Back to the question of whether or not we can allow ourselves to like someone’s work knowing they might be a despicable human being, hold abhorrent views, or possibly be a complete pervert. Do we care that Picasso may have been a bad father and mistreated all his wives? Not particularly—we tend to separate his work, or at least our judgement of its quality, from his private life. Do we care that the poet Elizabeth Bishop made excuses for the brutal dictatorship in Brazil? Does that invalidate her work? The composer Gesualdo murdered his wife. Mussorgsky was an alcoholic. The composer Henry Cowell went to prison for molesting young boys. Caravaggio killed a man over a game of tennis! And the contemporary painter John Currin goes against most of his peers and often espouses conservative Republican political views.
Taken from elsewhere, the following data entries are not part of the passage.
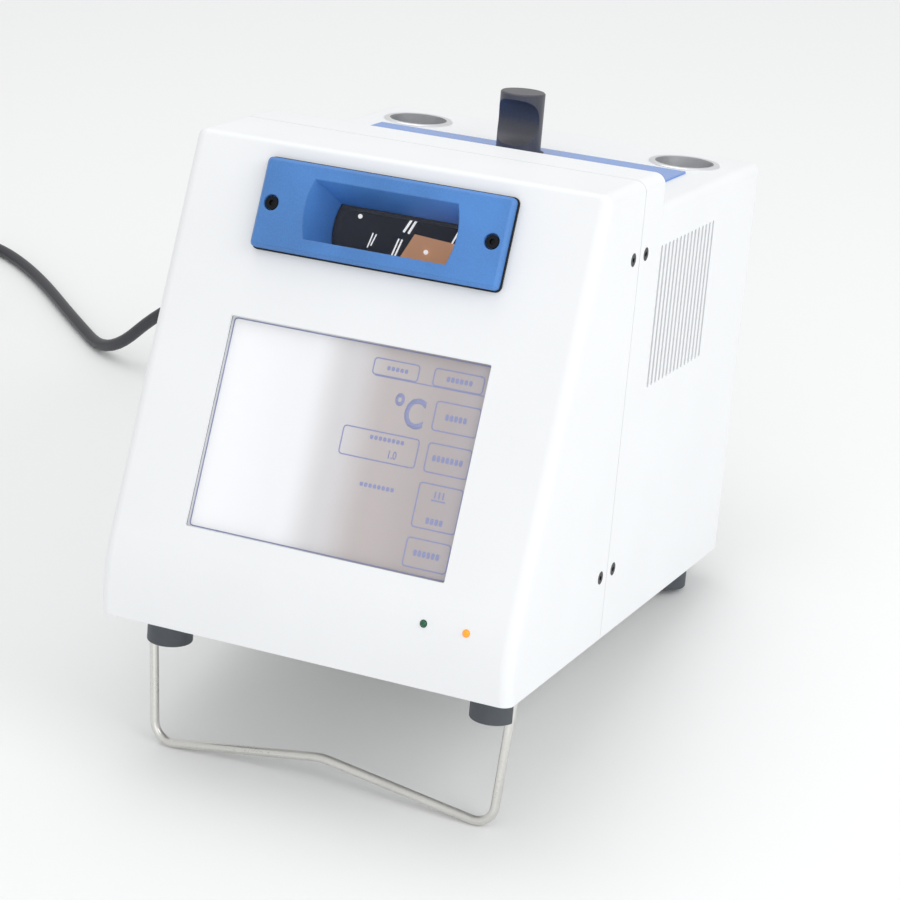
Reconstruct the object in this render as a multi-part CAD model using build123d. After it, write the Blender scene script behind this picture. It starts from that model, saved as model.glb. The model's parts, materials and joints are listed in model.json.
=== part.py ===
from build123d import *
import math
import os

# A bench melting point apparatus in millimetres.
# It is drawn level in the case frame: x to the right, y to the back, z up from the case
# bottom, with y = 0 at the front-most point. At the end it is tilted back to stand on its
# open bail and rear feet, with the origin under the middle of the standing instrument.

# Case
case_width = 190.5
case_depth = 262.0
front_height = 202.0
rear_height = 187.0
face_top_y = 62.5
chin_radius = 70.0
chin_front_z = 13.0
seam_y = 103.5
step_y = 127.0
seam_gap = 0.4
wall = 3.0
edge_radius = 5.0
brow_radius = 3.0
fit_gap = 0.3
pin_gap = 0.06
seam_lip_reach = 3.5
seam_lip_thickness = 1.2

# Base, side brackets and cover screws
base_thickness = 2.0
bracket_thickness = 2.0
bracket_width = 30.0
bracket_top_drop = 20.0
bracket_foot = 12.0
bracket_hole_radius = 5.0
cover_screw_spread = 15.0
cover_screw_low_z = 30.0
cover_screw_top_drop = 32.0
cover_screw_radius = 1.5
cover_head_radius = 2.9
boss_radius = 3.4

# Side vents
vent_count = 15
vent_pitch = 4.8
vent_width = 2.2
vent_height = 63.0
vent_step_offset = 38.0
vent_top_offset = 48.0

# Display, measured down the sloped face from its top edge
screen_width = 119.6
screen_height = 90.6
screen_w = 121.2
screen_recess = 1.4
glass_margin = 4.0
glass_thickness = 1.6
module_post_gap = 1.6
module_height = 106.0
module_thickness = 9.0
bracket_sheet = 1.2
display_post_inset = 15.25
display_post_span = 98.0
display_board_gap = 4.0
display_board_width = 122.0
display_board_height = 82.0
display_board_post_inset = 5.0
bracket_margin = 5.0
bracket_window_width = 100.0
bracket_window_height = 60.0
board_thickness = 1.6

# Magnifier bezel on the sloped face
bezel_width = 113.0
bezel_height = 38.6
bezel_w = 26.8
bezel_thickness = 4.2
bezel_chamfer = 1.4
bezel_corner = 2.2
gasket_thickness = 1.2
gasket_margin = 0.6
window_radius = 35.0
window_half_height = 12.8
throat_radius = 28.5
throat_half_height = 9.5
throat_drop = 3.0
funnel_depth = 13.0
funnel_wall = 1.6
bezel_screw_u = 50.4
bezel_counterbore = 3.45
bezel_counterbore_depth = 2.6

# Magnifier lens, its cap and the hood behind it
lens_edge = 5.0
lens_back_radius = 120.0
cap_wall = 2.0
hood_wall = 1.2
hood_near_width = 58.0
hood_near_height = 24.0
hood_far_width = 30.0
hood_far_height = 26.0

# Indicator lamps
ready_lamp_inset = 40.65
power_lamp_inset = 21.65
lamp_z = 28.0
lamp_radius = 1.5
lamp_length = 7.0
lamp_board_width = 42.0
lamp_board_height = 9.0
lamp_post_inset = 3.0
lamp_post_radius = 2.2

# Top plate, sample guide, plug and tube cups
plate_side_margin = 19.45
plate_rear_margin = 51.6
plate_thickness = 1.0
oven_rear_margin = 67.0
guide_radius = 11.4
guide_bore = 7.4
guide_depth = 12.0
plug_radius = 10.2
plug_height = 26.9
plug_spigot = 7.1
plug_spigot_length = 11.0
scoop_radius = 10.6
scoop_web = 2.2
scoop_middle = 12.9
cup_side_margin = 28.05
cup_rear_margin = 29.0
cup_rim_radius = 16.3
cup_rim_thickness = 0.8
cup_radius = 14.3
cup_depth = 26.0
cup_wall = 0.8

# Oven
block_radius = 12.0
block_height = 32.0
block_cover = 6.0
sleeve_width = 42.0
sleeve_length = 38.0
sleeve_drop = 15.0
sleeve_floor = 4.0
capillary_count = 3
capillary_pitch = 4.5
capillary_radius = 1.0
peep_width = 15.0
peep_height = 12.0
peep_rise = 18.0
heater_radius = 1.6
heater_x = 8.6
heater_length = 27.0
sensor_radius = 1.0
sensor_length = 18.0
shelf_thickness = 2.0
frame_supply_gap = 4.0
frame_length = 112.0
frame_rear_margin = 22.0
frame_leg = 12.0
ring_board_width = 32.0
ring_radius = 9.5
lamp_board_gap = 3.0
camera_barrel = 5.0
camera_length = 15.0

# Rear panel and what it carries
panel_thickness = 1.5
panel_window_side = 12.75
panel_window_low_z = 8.0
panel_window_top_drop = 11.0
rear_screw_side = 8.75
rear_screw_low_z = 14.0
rear_screw_top_drop = 17.0
inlet_side_margin = 43.25
inlet_z = 80.0
inlet_width = 30.0
inlet_height = 66.0
inlet_flange = 2.2
inlet_depth = 24.0
socket_width = 24.0
socket_height = 17.0
socket_depth = 16.0
drawer_rise = 19.0
drawer_width = 20.0
drawer_height = 7.0
drawer_depth = 20.0
rocker_rise = 35.0
rocker_width = 13.0
rocker_height = 19.0
rocker_rock = 6.0
rocker_proud = 1.4
rocker_pivot_depth = 4.0
rocker_pin = 1.2
rocker_pin_reach = 1.2
fan_side_margin = 51.25
fan_drop = 69.0
fan_size = 60.0
fan_depth = 15.0
fan_bore = 28.5
fan_hub = 12.5
fan_blades = 7
fan_hole_pitch = 50.0
usb_offset = 9.0
serial_offset = 34.0
pan_head_radius = 2.75
pan_head_height = 1.8
pan_screw_length = 8.0
hex_radius = 1.4
hex_depth = 1.1

# Boards and power supply
board_z = 10.0
board_side_margin = 11.25
board_width = 51.0
board_length = 186.2
board_rear_gap = 1.0
standoff_radius = 2.8
standoff_inset = 5.0
standoff_bracket_gap = 1.0
standoff_rear_inset = 22.0
supply_side_margin = 9.25
supply_width = 52.0
supply_bracket_gap = 9.3
supply_rear_gap = 21.2
supply_slot_pitch = 10.0
supply_slot_inset = 14.0
supply_height = 38.0

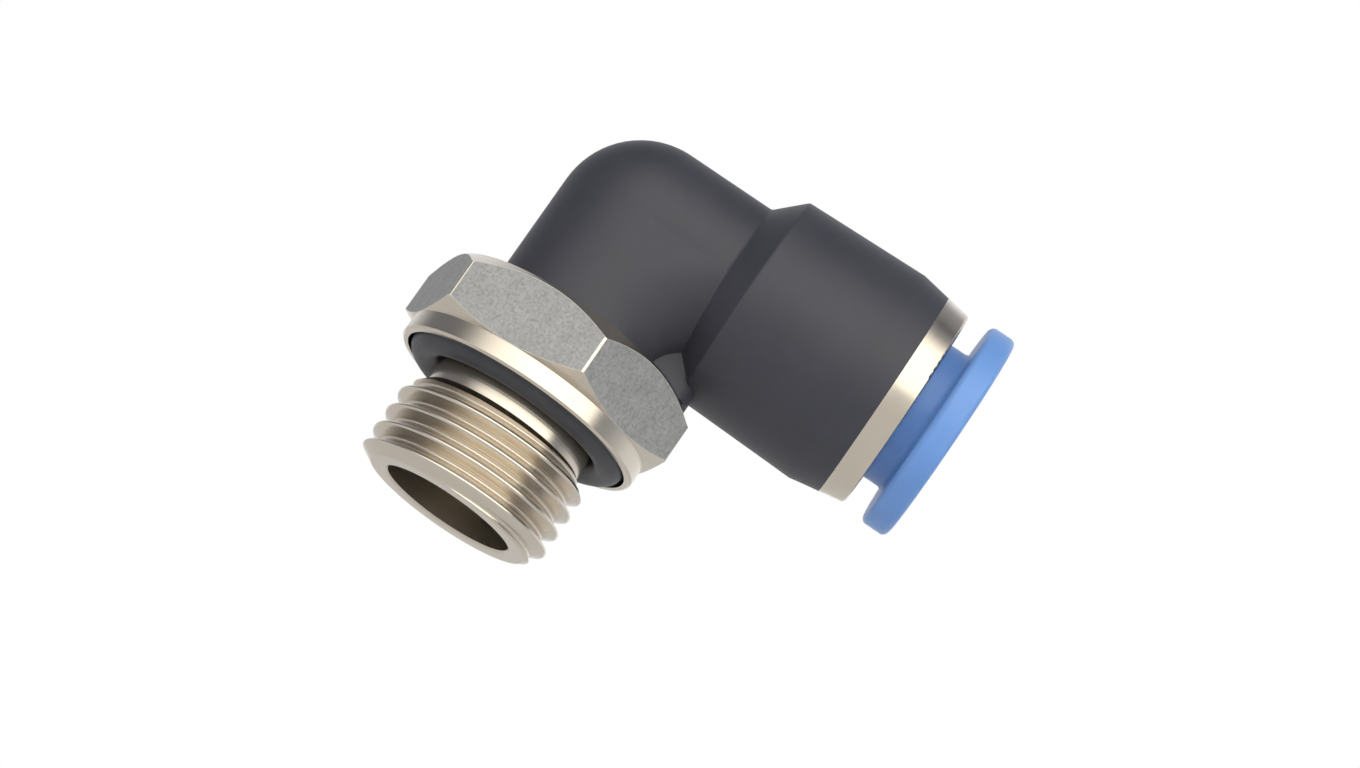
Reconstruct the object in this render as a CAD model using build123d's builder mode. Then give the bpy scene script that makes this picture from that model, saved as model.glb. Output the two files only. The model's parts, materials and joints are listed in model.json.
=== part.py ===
from build123d import *

import math
import os

# A male elbow push-to-connect fitting for plastic tube, with a parallel pipe thread and a swivelling body.
# Millimetres. The origin is where the thread axis meets the sealing face of the stud's flange.
# +Z runs along the thread axis towards the elbow. The tube port opens along +X.

os.makedirs("parts", exist_ok=True)

# ---------------------------------------------------------------- driving dimensions

# Tube
tube_d = 8.0
tube_clearance = 0.1  # radial, to the bores that guide the tube

# Port thread: G 1/4 of ISO 228-1, Whitworth form
thread_d = 13.157
thread_pitch = 1.337
thread_depth = 0.856
thread_root_round = 0.184
flank_angle = 27.5
thread_reach = 7.6  # sealing face to the thread's free end
thread_run_in = 0.35  # share of a turn that the groove starts below the free end
thread_run_out = 0.4  # sealing face down to where the groove ends, inside the undercut
thread_start_angle = 121.0  # turn of the finished thread about Z
relief_length = 2.6  # sealing face to the first full turn
relief_step = 0.2  # radial, from the thread's root down to the undercut
thread_crest_break = 0.06  # radial height of the broken edge on each crest
thread_crest_slope = 1.7  # of the broken edge, against the radius
thread_cutter_over = 0.05  # how far the groove's cutter stands outside the crests
end_chamfer = 0.55
end_face_step = 0.1  # radial, from the thread's root down to the end face
port_wall = 1.27  # thread root to the bore behind it

# Stud head
hex_af = 17.0
hex_corner_angle = 45.0  # direction of one corner, from +X
hex_corner_round = 0.2
head_height = 5.85
rim_height = 1.3  # round flange under the hexagon
rim_wall = 0.46  # flat sealing rim outside the O-ring's recess
lower_chamfer_angle = 30.0
upper_chamfer_angle = 40.0
top_face_step = 0.2  # radial, from the hexagon's flats in to its top face
stud_edge_break = 0.15  # flange rim and bore mouth

# Face O-ring and its recess
face_ring_section = 2.2
face_ring_neck_gap = 0.15
face_ring_proud = 0.6  # how far the free ring stands out of its recess
recess_clearance = 0.15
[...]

Actors and singers have a harder time separating themselves from their work. Mostly because physically they are their work—to a large extent their bodies are what we see and hear in their work—it becomes hard to separate them from what they do. As a young man I found both Charlton Heston and John Wayne intolerable based on their political views (though I’ve managed to watch Wayne’s John Ford westerns lately). I’m suspicious of Scientologists—Beck, Cruise, Travolta—but they seem to keep their wacky cult leanings out of their work. More than a few country singers hold pretty radically conservative views and sometimes it makes it into songs like Toby Keith’s “Courtesy of the Red White and Blue”. Ted Nugent is just a crazy person, period. It can be confusing.
And if we do sometimes judge someone’s work based on their extracurricular behavior, is the reverse then true? Does being a good and kind person make your work better? Most certainly not. The painter Jacques-Louis David promoted the overthrow of the monarchy during the French revolution—something we tend to empathize with. A lot of his work was propaganda; his political beliefs were very much entangled in his work. Here is an unfinished work depicting the provisional government forming at an (indoor) tennis court:
His more famous works are about mythologizing and creating heroes:
Though we might agree with his politics and instincts, do we give him extra artistic points as a result?
Picasso’s “Guernica”—an act of political protest—is given high marks. But imagine if instead of depicting the pain and horror of the civilian bombing of a Spanish village, it depicted civilians being bombed by the Allies in Dresden or Berlin. The painting might not look all that different. Imagine what our architectural taste would be like if Hitler had decided to promote an industrial-inspired Bauhaus aesthetic rather than the romantic imperialism of Speer. Would modernism have been suddenly abandoned as a project?
Wagner’s anti-Semitism is not inherent in his work, I don’t think. Though his operas evoke a sense of the deep roots of Teutonic culture and therefore encourage a pride of that culture, it isn’t exclusionary. So, we can compartmentalize here if we want to. Picasso’s work doesn’t espouse bad parenting. Currin’s paintings of grotesque nudes don’t promote the Tea Party. Caravaggio doesn’t excuse murder in his paintings. Similarly, Fry concludes that Wagner’s work should be judged solely on its merits, and he suggests we view and hear it independently from his personal views.